Alguém pode ser zeloso por Deus sem saber o que está fazendo? Sim. O apóstolo Paulo era assim antes de sua conversão a Jesus a caminho de Damasco. Ele perseguia os cristãos fervorosamente achando com isso estar fazendo um serviço a Deus.
Depois ele escreveu de seus irmãos judeus: “Eles têm zelo por Deus, porém não com entendimento” (Rm 10.2). Quem crer também precisa pensar.
Os maiores opositores de Jesus não saírem das multidões, do meio do povo comum, mas eram os religiosos, os que lideravam a vida espiritual do povo, os que interpretavam a lei de Moisés e ditavam normas de conduta ao povo. Esses criticavam, discordavam e perseguiam Jesus o tempo todo. Eles não conseguiam ver a vida com os mesmos olhos com os quais Jesus olhava para Deus-Pai, para as Escrituras Sagradas, para as pessoas, e para as circunstâncias do dia a dia.

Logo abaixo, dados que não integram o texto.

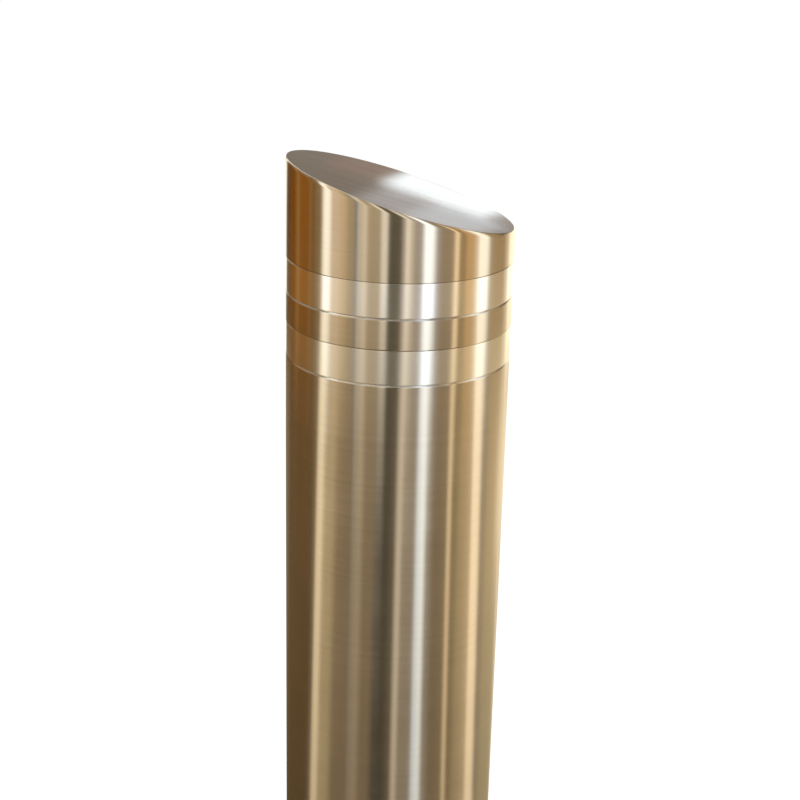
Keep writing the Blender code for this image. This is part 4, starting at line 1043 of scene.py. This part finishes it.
def build_bar(number, degrees):
    """A ribbed bar, welded up the barrel and bent outwards."""
    node = f"anchor_bar_{number}"
    low = span(node)[0]
    start = barrel_radius + GAP + BAR_RADIUS
    slant, upright = math.radians(45), math.radians(90)
    reach = max(abs(corner.x) for corner in box(node))
    reach = (reach - BAR_RADIUS * math.sin(slant)) / math.cos(slant)
    step, level = RIB_SPACING / RIB_STEPS, low + BAR_LEG + BAR_BEND
    route = [(start, low + step * i, 0.0) for i in range(int(BAR_LEG / RIB_SPACING * RIB_STEPS))]
    for i in range(BEND_STEPS + 1):
        turn = upright * i / BEND_STEPS
        route.append((start + BAR_BEND * (1 - math.cos(turn)), low + BAR_LEG + BAR_BEND * math.sin(turn), turn))
    distance = start + BAR_BEND + step
    while distance < reach:
        route.append((distance, level, upright))
        distance += step
    route.append((reach, level, upright))
    bm = bmesh.new()
    verts = bmesh.ops.create_circle(bm, cap_ends=False, radius=1, segments=BAR_FACETS)["verts"]
    ring, shapes = list(bm.edges), [vert.co.copy() for vert in verts]
    spread = turned(degrees)
    for along, (distance, height, lean) in enumerate(route):
        radius = BAR_RADIUS - (RIB_HEIGHT if along % RIB_STEPS in (0, RIB_STEPS - 1) else 0)
        here = spread @ Matrix.Translation((distance, 0, height)) @ Matrix.Rotation(lean, 4, "Y")
        if along:
            verts, ring = extruded(bm, ring)
        for vert, shape in zip(verts, shapes):
            vert.co = here @ (shape * radius)
    bmesh.ops.holes_fill(bm, edges=[edge for edge in bm.edges if edge.is_boundary], sides=0)
    place_piece(f"ribbed_bar_{number}", closed(bm), node)
    for side, way in (("left", -1), ("right", 1)):
        foot = spread @ Vector((start - BAR_WELD_INWARD, way * BAR_WELD_AWAY, low + BAR_WELD_FOOT))
        points = [(foot.x, foot.y, foot.z + BEAD_STEP * i) for i in range(int(BAR_WELD_LENGTH / BEAD_STEP))]
        weld_bead(f"bar_weld_{number}_{side}", points, BAR_WELD_SHARE * WELD, cyclic=False)


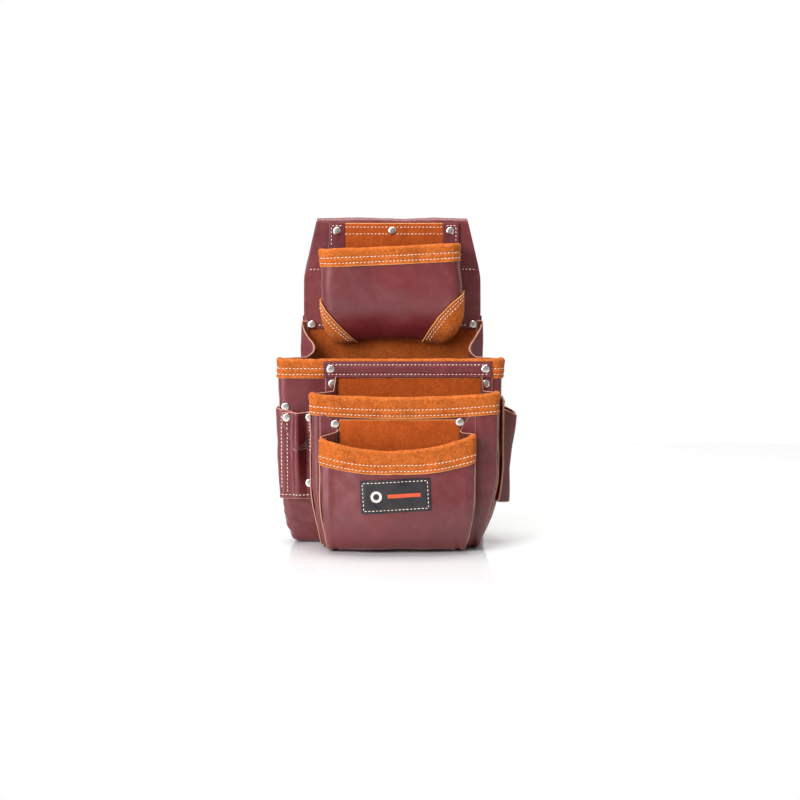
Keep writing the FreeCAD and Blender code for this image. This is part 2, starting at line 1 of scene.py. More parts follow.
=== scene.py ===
"""Looks of the leather electrician's tool pouch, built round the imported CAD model.

Shapes are worked out in millimetres, with X = 0 on the middle of the pouch's back, Y = 0 between its
front and rear back leathers, -Y forwards and Z = 0 at its foot. world() turns them into the frame.
"""
import math

import bpy
import numpy as np
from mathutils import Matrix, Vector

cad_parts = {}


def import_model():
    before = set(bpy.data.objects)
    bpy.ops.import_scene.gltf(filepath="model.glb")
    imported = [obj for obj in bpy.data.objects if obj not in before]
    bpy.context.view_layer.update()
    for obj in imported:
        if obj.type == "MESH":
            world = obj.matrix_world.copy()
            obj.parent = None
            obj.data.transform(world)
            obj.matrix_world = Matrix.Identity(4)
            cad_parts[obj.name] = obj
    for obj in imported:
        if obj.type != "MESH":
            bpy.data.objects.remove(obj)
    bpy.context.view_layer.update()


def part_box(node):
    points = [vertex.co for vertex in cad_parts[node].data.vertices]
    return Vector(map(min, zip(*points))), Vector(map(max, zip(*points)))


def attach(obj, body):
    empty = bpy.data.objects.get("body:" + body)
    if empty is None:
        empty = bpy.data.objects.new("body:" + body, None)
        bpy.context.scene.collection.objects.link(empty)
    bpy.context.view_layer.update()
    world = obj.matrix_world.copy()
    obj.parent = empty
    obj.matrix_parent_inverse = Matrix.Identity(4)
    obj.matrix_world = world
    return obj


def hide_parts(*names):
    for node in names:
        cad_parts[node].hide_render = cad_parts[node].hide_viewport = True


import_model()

MM = 0.001
BACK_LOW, BACK_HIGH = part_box("lower_back_panel")
ORIGIN = np.array([(BACK_LOW.x + BACK_HIGH.x) / 2, BACK_LOW.y, 0.0])


def mm_box(node):
    """Lowest and highest corner of a CAD node, in millimetres from the drawing origin."""
    low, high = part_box(node)
    return (np.array(low) - ORIGIN) / MM, (np.array(high) - ORIGIN) / MM


def world(points):
    return np.asarray(points, float) * MM + ORIGIN


# ---- driving sizes, from the frame where it has them -------------------------------------------
HIDE = 2.2
SUEDE = 1.6
PANEL = mm_box("upper_back_panel")
LOWER_BACK = mm_box("lower_back_panel")
MAIN = mm_box("main_pocket_front")
MIDDLE = mm_box("middle_pocket_front")
FRONT = mm_box("front_pocket_front")
UPPER = mm_box("upper_pocket_front")
BAND = mm_box("rim_band")
LABEL = mm_box("label_patch")

PANEL_FOOT = PANEL[0][2]
PANEL_TOP = PANEL[1][2]
FACE_Y = -HIDE                      # front face of the back leather
MAIN_Y = MAIN[0][1]
MAIN_RIM = MAIN[1][2] - 1.5         # the binding stands a little above it
MIDDLE_Y = MIDDLE[0][1]
FRONT_Y = FRONT[0][1]

FOOT_DEPTH = 14.0                   # how far a pocket draws in at its foot
FOOT_HEIGHT = 65.0
FOOT_ROLL = 7.0                     # radius of the bend from the front to the sole

STITCH_PITCH = 4.2
STITCH_LENGTH = 3.0
STITCH_WIDTH = 0.95
STITCH_HEIGHT = 0.8


# ---- colours ---------------------------------------------------------------------------------
def srgb(red, green, blue):
    """Linear colour from 0 to 255 screen values."""
    def one(value):
        share = value / 255.0
        return share / 12.92 if share <= 0.04045 else ((share + 0.055) / 1.055) ** 2.4
    return (one(red), one(green), one(blue), 1.0)


# ---- smooth surfaces -------------------------------------------------------------------------
def smooth(value, low, high):
    share = np.clip((value - low) / (high - low), 0.0, 1.0)
    return share * share * (3.0 - 2.0 * share)


def hill(value, centre, width):
    """A smooth hump one high, fading out about two widths away."""
    return np.exp(-((value - centre) / width) ** 2)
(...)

Numa dessas cenas comuns, Jesus se encontrava em casa, quando muitos publicanos e pecadores, ou seja, pessoas de má índole, de comportamento desprezível, e de moral reprovável, vieram e tomaram assento à mesa com Jesus e seus discípulos. Diga-se de passagem, que, tomar uma refeição com alguém no contexto oriental dos dias de Jesus, era uma demonstração de familiaridade e aceitação mútua entre as pessoas (Mt 9.10).
Quando os religiosos viram isso, começaram a questionar aos discípulos: “Por que come o vosso Mestre com os publicanos e pecadores?” (Mt 9.11). Para eles era inconcebível que pessoas de má fama tivessem tanta intimidade com pessoas que viviam para agradar a Deus. É exatamente isso que a igreja evangélica ainda não entendeu bem. O critério usado para dizer que as pessoas de Deus são as que estão dentro dos templos evangélicos, e as pessoas que vivem longe de Deus são as que não freqüentam uma igreja, é de uma ingenuidade tamanha que não dá para aceitar. A diferença entre os que são e os que não são é tão difícil de ser feita, que Jesus disse que é melhor deixar que os anjos de Deus cuidem disso no final dos tempos e que não sejamos precipitados em decidir nesse particular (Mt 13.24-30, 36-43).
Ao ouvir a censura dos fariseus, Jesus disse: “Os sãos não precisam de médico, e sim os doentes. Ide, porém, e aprendei o que significa: Misericórdia quero e não holocaustos; pois não vim chamar justos, e sim pecadores [ao arrependimento]” (Mt 9.12-13). Essas palavras de Jesus não condizem com a praticidade evangélica de nossos dias, salvo, raras exceções. Pouca gente na igreja está interessada em cuidar de doentes. Pessoas “justas” é tudo o que a igreja quer e não pecadores. Misericórdia! Ah! Misericórdia! Essa só na teoria. O que o “povão de Deus” gosta mesmo é de holocaustos, ou seja, de sacrifícios. O povo gosta mesmo é de campanhas, subir ao monte, vigílias, jejuns, regrinhas de pode e não pode para tudo, barganhas com Deus através de dízimos e ofertas (como se Deus barganhasse com alguém). O amor ralo só existe entre os que se cajunegam mutuamente. Os que pisam na bola são tirados de campo rapidamente. Os feridos vão ficando para trás. Cansei desse ambiente de sorrisos amarelos, tapinhas nas costas com uma mão e apunhalamento com a outra.
Essa frase de Jesus: “Misericórdia quero e não holocaustos”, me saltaram aos olhos como minhas, pois é exatamente isso que quero daqui para a frente. Estou fugindo de sistemas castrantes, programas estéreis, estudos e mais estudos que não penetram na cabecinha da maioria e que deixam alguns poucos com uma cabeça monstruosa, mas que os demais membros do corpo continuam nanicos. A Bíblia diz: “O saber ensoberbece, mas o amor edifica” (1Co 8.1). Existe muito saber, muitas informações, muitas anotações, o que resulta em vaidade, prepotência e arrogância em muitos, mas, o amor mesmo que edifica, esse é cantado, pregado, falado, mas desconhecido na vivência eclesiástica. Quero misericórdia para os outros, e quero misericórdia para mim. Chega de sacrifícios de tolos.